People like to minimise online abuse as “hurty words” – a few seconds of typing, a cheap laugh, something that passes. That’s not what it costs.

It costs time you don’t get back. A sense of peace you don’t realise you’ve lost until calm feels unfamiliar. It costs relationships: friendships strained, trust broken, and it quietly erodes years of hard work. Some doors rarely slam shut; they simply stop opening.

And particularly for women who speak up, the cost escalates.

In my case, that cost became measurable. After a sustained campaign of abuse that moved from social media into the UK courts, accountability came in the form of criminal convictions and a civil outcome: a £360,000 libel award against Joey Barton for his campaign of hatred towards me and my family. Many will see that figure as justice. But money is not the full story. The real cost is what hate takes before accountability ever arrives and what it continues to take after you refuse to stay silent.

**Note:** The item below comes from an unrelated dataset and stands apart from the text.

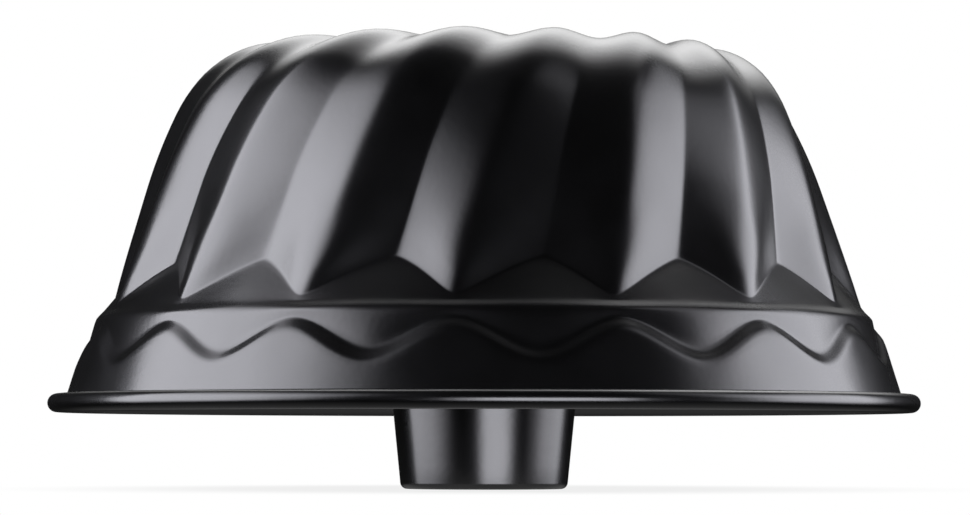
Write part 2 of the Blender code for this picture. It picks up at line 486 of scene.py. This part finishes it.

We know how widespread this is. One in five women in the UK report experiencing online abuse, often explicitly misogynistic and frequently involving threats of sexual or physical violence. But what is less discussed is what happens next when women challenge it. Because speaking up doesn’t end abuse, it multiplies it. It becomes more targeted, more strategic, more personal. The goal shifts from intimidation to correction, a deliberate effort to put you “back in your place.” The attention is deliberate and humiliation is the point. The message is clear: you can exist, but don’t challenge power.